If this agenda is fully realized, workers in the United States will find themselves with fewer protections than they have had at any point since the Dickensian nightmares of the Gilded Age.

But resistance is rising. Andrew Puzder was forced to withdraw his nomination for labor secretary, in part because of organizing by restaurant workers across the country. And when Trump was invited to address a convention of two thousand members of North America’s Building Trades Unions, the organization that had sung his praises at the White House, a group of workers decided they were fed up with their union’s decision to cozy up to the “billionaire-in-chief.” When Trump spoke to the room packed with union members, they stood up, turned their backs on him, and held up signs that said #RESIST—until they were removed by security.

Not all trade unions have fallen for Trump’s trade swindle. Most labor leaders, particularly those representing multiracial workforces—including National Nurses United, unions representing public transit workers, and the Service Employees International Union—understand that Trump represents an existential threat to their movement and are organizing accordingly.

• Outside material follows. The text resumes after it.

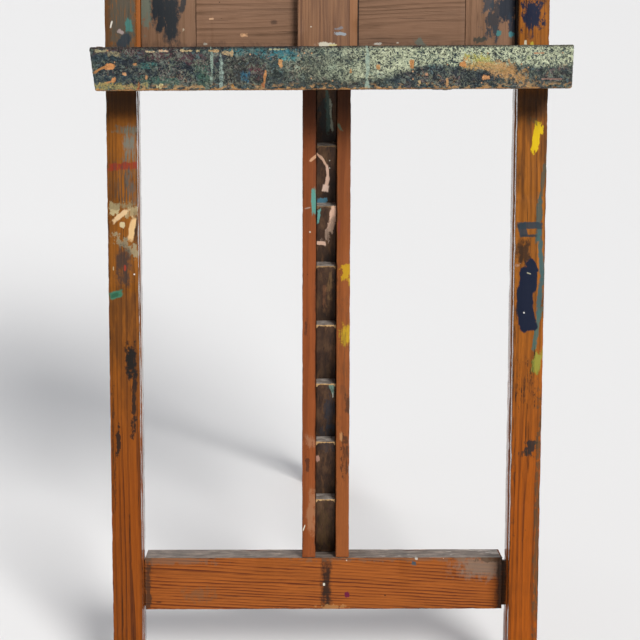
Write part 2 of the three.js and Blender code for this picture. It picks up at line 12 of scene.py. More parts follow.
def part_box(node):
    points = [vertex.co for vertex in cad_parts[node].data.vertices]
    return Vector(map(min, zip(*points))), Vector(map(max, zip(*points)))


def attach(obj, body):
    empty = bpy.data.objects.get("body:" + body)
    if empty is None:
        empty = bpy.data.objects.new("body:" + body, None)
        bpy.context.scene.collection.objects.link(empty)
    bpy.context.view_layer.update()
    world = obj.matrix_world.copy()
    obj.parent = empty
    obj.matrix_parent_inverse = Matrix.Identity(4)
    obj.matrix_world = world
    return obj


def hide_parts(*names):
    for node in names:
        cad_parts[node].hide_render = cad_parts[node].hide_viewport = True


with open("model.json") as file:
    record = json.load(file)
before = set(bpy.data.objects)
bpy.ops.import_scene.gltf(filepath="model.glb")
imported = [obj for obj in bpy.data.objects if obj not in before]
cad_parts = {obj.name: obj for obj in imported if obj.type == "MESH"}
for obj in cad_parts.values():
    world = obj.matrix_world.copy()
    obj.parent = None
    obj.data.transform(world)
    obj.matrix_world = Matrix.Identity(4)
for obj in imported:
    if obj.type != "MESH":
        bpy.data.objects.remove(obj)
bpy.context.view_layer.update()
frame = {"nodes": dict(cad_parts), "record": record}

And yet the earlier question remains: how could Trump’s transparently absurd posture as a champion of the working man find a ready audience with a not-insubstantial part of the US labor movement in the first place?

A large part of the answer has to do with the fact that much of this political battleground has been ceded by liberals to the Right.





Remembering a Powerful Global Movement


Beginning in the 1990s, I was part of a global movement warning that corporate free trade agreements, and the model of global commerce they accelerated, were leading to a level of human dispossession and environmental destruction that would rapidly be untenable. It was a multigenerational movement that spanned dozens of countries and sectors, bringing together nonprofit organizations, radical anarchists, Indigenous communities, churches, trade unions, and more. It was messy, ideologically inchoate, imperfect—but it was also large and, for a time, powerful enough to clock some major wins.